L2 cache misses

Hello,

I was watching this webinar and I didn’t understand why when we have a 64 byte of stride we will have a double number of misses? I didn’t understand the idea that the L2 fetches the data from the memory at a granularity of 2 sectors. If it that the case, for a 32 stride we should have 16 misses and for a 64 byte stride we should have 32 misses.(starting 33min)

Last, I tried this on my Jetson Xavier, and I saw that after a stride of 32 I get Sector Misses to System constant.
Please if you need further information let me know.

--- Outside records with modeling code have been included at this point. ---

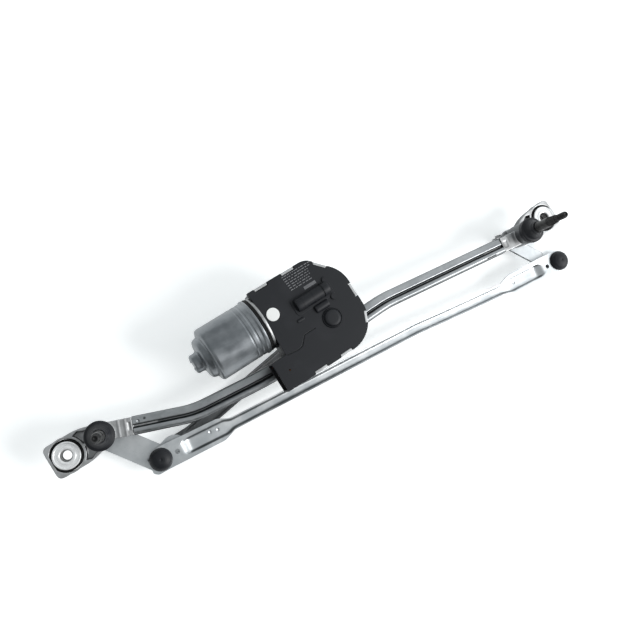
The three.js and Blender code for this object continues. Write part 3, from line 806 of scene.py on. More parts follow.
# %% Trees for copies round an axis and for a thread
def around_tree():
    wire, given = geometry_tree("copies_around", ("Copy", "Object"), ("Count", "Int"), ("Centre", "Vector"))
    inputs = {"Count": given["Count"], "Position": given["Centre"]}
    points = wire.node("GeometryNodePoints", None, inputs)
    turn = wire.node("GeometryNodeInputIndex") * (2 * math.pi) / given["Count"]
    rotation = wire.node("ShaderNodeCombineXYZ", None, {"Z": turn})
    copy = wire.node("GeometryNodeObjectInfo", None, {"Object": given["Copy"]}, "Geometry")
    inputs = {"Points": points, "Instance": copy, "Rotation": rotation}
    copies = wire.node("GeometryNodeInstanceOnPoints", None, inputs)
    both = wire.node("GeometryNodeJoinGeometry", None, {"Geometry": given["Geometry"]})
    wire.tree.links.new(copies.socket, both.socket.node.inputs[0])
    return close_tree(wire, both, given)


def thread_tree():
    sockets = [("Radius", "Float"), ("Pitch", "Float"), ("Turns", "Float"), ("Start", "Vector")]
    wire, given = geometry_tree("thread", *sockets)
    inputs = {
        "Resolution": 40, "Rotations": given["Turns"], "Start Radius": given["Radius"],
        "End Radius": given["Radius"], "Height": given["Pitch"] * given["Turns"], "Reverse": False,
    }
    spiral = wire.node("GeometryNodeCurveSpiral", None, inputs)
    inputs = {"Resolution": 4, "Radius": given["Pitch"] * 0.42}
    ridge = wire.node("GeometryNodeCurvePrimitiveCircle", {"mode": "RADIUS"}, inputs)
    inputs = {"Curve": spiral, "Profile Curve": ridge, "Fill Caps": True}
    sweep = wire.node("GeometryNodeCurveToMesh", None, inputs)
    raised = wire.node("GeometryNodeTransform", None, {"Geometry": sweep, "Translation": given["Start"]})
    both = wire.node("GeometryNodeJoinGeometry", None, {"Geometry": given["Geometry"]})
    wire.tree.links.new(raised.socket, both.socket.node.inputs[0])
    return close_tree(wire, both, given)


AROUND, THREAD = around_tree(), thread_tree()


def repeat_around(piece, copy, count, slot, centre=(0, 0, 0)):
    spot = tuple(c * MM for c in centre)
    grow(piece, AROUND, slot, Copy=copy, Count=count, Centre=spot)
    bpy.data.objects.remove(copy)
    return smooth(piece)


print("trees:", AROUND.name, THREAD.name)

# %% Splined and threaded shafts
def spline_tooth(low, high, z0, z1):
    half = 0.34
    points = [
        (low - 0.5, -half, z0), (low + 0.3, 0, z0), (low - 0.5, half, z0),
        (high - 0.5, -half, z1), (high + 0.3, 0, z1), (high - 0.5, half, z1),
    ]
    faces = [(0, 1, 2), (3, 5, 4), (0, 3, 4, 1), (1, 4, 5, 2), (2, 5, 3, 0)]
    return make_object("tooth", points, faces)


for side, spec in HOUSINGS.items():
    profile = [
        (0, 0), (5.6, 0), (6, 0.4), (6, 84), (5.7, 84.4), (5.7, 85.6), (6, 86), (6, 104), (5.3, 105),
        (4.4, 118), (3.6, 118.6), (3.6, 134.6), (3, SHAFT_TIP - 0.2), (2, SHAFT_TIP), (1.6, SHAFT_TIP - 1.2), (0, SHAFT_TIP - 1.8),
    ]
    shaft = lathe(f"{side}_wiper_shaft", profile, sides=64, rounding=0.15)
    repeat_around(shaft, spline_tooth(5.3, 4.4, 105.2, 117.8), 40, "black_steel")
    grow(shaft, THREAD, "black_steel", Radius=3.55 * MM, Pitch=1.0 * MM, Turns=14.0, Start=(0, 0, 120 * MM))
    place(shaft, spec["x"])
    settle(smooth(shaft), f"{side}_wiper_shaft", "black_steel", f"{side}_pivot_shaft")
print("shafts", round(SHAFT_TIP), "mm tall, 40 splines each")

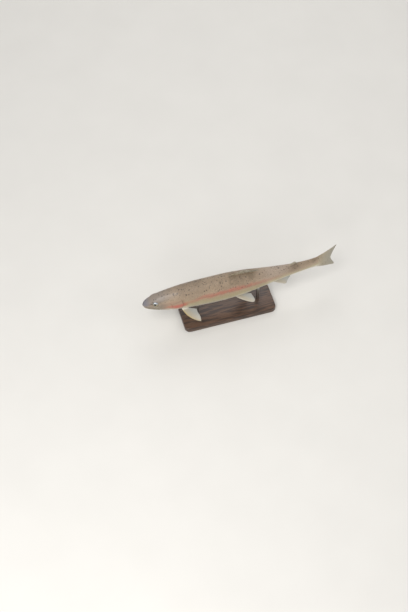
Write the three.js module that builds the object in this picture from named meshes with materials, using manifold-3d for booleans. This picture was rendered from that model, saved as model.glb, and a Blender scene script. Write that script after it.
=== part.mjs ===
// A rainbow trout, life size, swimming with its tail turned a little to its right, on a plain stand.
// Millimetres. +X runs from head to tail, -Y is the fish's left side, +Z is up, and the origin is the
// middle of the stand's underside. The fish is drawn straight, cut into its parts, and then bent.
import * as THREE from 'three';
import { mergeVertices } from 'three/addons/utils/BufferGeometryUtils.js';
import Module from 'manifold-3d';

const wasm = await Module();
wasm.setup();

// ---- driving dimensions ----
const GAP = 0.3; // clear space between neighbouring parts
const AXIS_HEIGHT = 86; // the fish's long axis above the floor
const OVER_STAND = 190; // distance from the snout of the section above the middle of the stand
const BODY_RADIUS = 2700; // the body is bent on this wide arc
const TAIL_START = 390; // from here back the tail fin is bent on a tighter one
const TAIL_RADIUS = 330;
const BODY_LENGTH = 400; // snout to the root of the tail fin

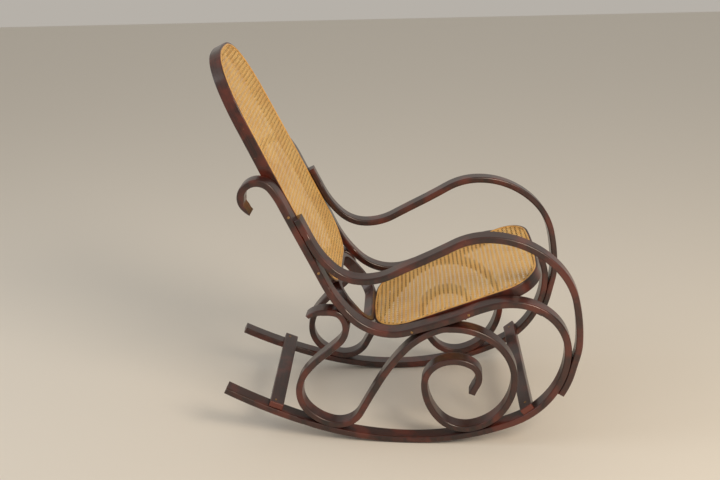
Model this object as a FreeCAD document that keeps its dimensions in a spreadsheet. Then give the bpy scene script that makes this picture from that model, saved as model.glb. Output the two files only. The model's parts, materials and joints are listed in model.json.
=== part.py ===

Thank you for your support.

Whenever you reference video presentations, please mention the time mark at which the referenced content occurs. In this case it is at about 33 minutes.

Generally speaking sectored caches try to minimize tag storage while still allowing fine granularity of cache operations by storing status information (valid, dirty, etc.) per sector. This particular cache uses a cache line length of 128 bytes consisting of 4 sectors of 32 bytes each. However – and this strikes me as somewhat unusual – fetches from device memory occur at the granularity of two sectors. Why have four sectors then? Presumably writes actually happen with sector granularity.

So with an access stride of 64 bytes, each L2 fetch required involves the status data of two consecutive sectors: one for the sector the requested data is actually in, and one for the neighboring sector that it is paired with for L2 fetch purposes (one might think of this as a “phantom” miss caused by “overfetch” but one could question whether that is helpful for one’s mental model). Thus two misses are counted, one for each of the sectors involved. This keeps the profiling hardware and software simple which is tracking events by sector.

For an access stride of 32 there is a miss in every sector, all of which are “real” misses.

1 Like

Thank you a lot for your reply.
It was not clear in the video about the idea of phantom miss. About the granularity of 64 bytes it was also mentioned in the video, however I couldn’t find elsewhere this information.

I am not familiar with NVIDIA’s embedded products. Have you checked whether NVIDIA has a relevant architectural whitepaper and whether this information is in there? Jetson Xavier belongs to the Volta architecture family, I think?

Historically NVIDIA has been secretive about the microarchitectural details of their GPUs. While this is annoying to folks with a deep technical interest and a hindrance to ninja-level CUDA optimizers, the people in charge probably feel (speculation!) that this stance best furthers NVIDIA’s business interests, which based on observation is likely true.

Some initially non-public information is reverse engineered by third parties, other “leaks out” when it is necessary for NVIDIA to discuss certain of their tools, such as the CUDA profiler. For example, the availability of SASS disassembly (debugger, cuobjdump) lead NVIDIA to publish the architecture-specific instruction sets, but this was done in the most rudimentary fashion omitting all details. A likely place to find nuggets of information revealed either way is in presentations given at GPU Developer Conferences.

1 Like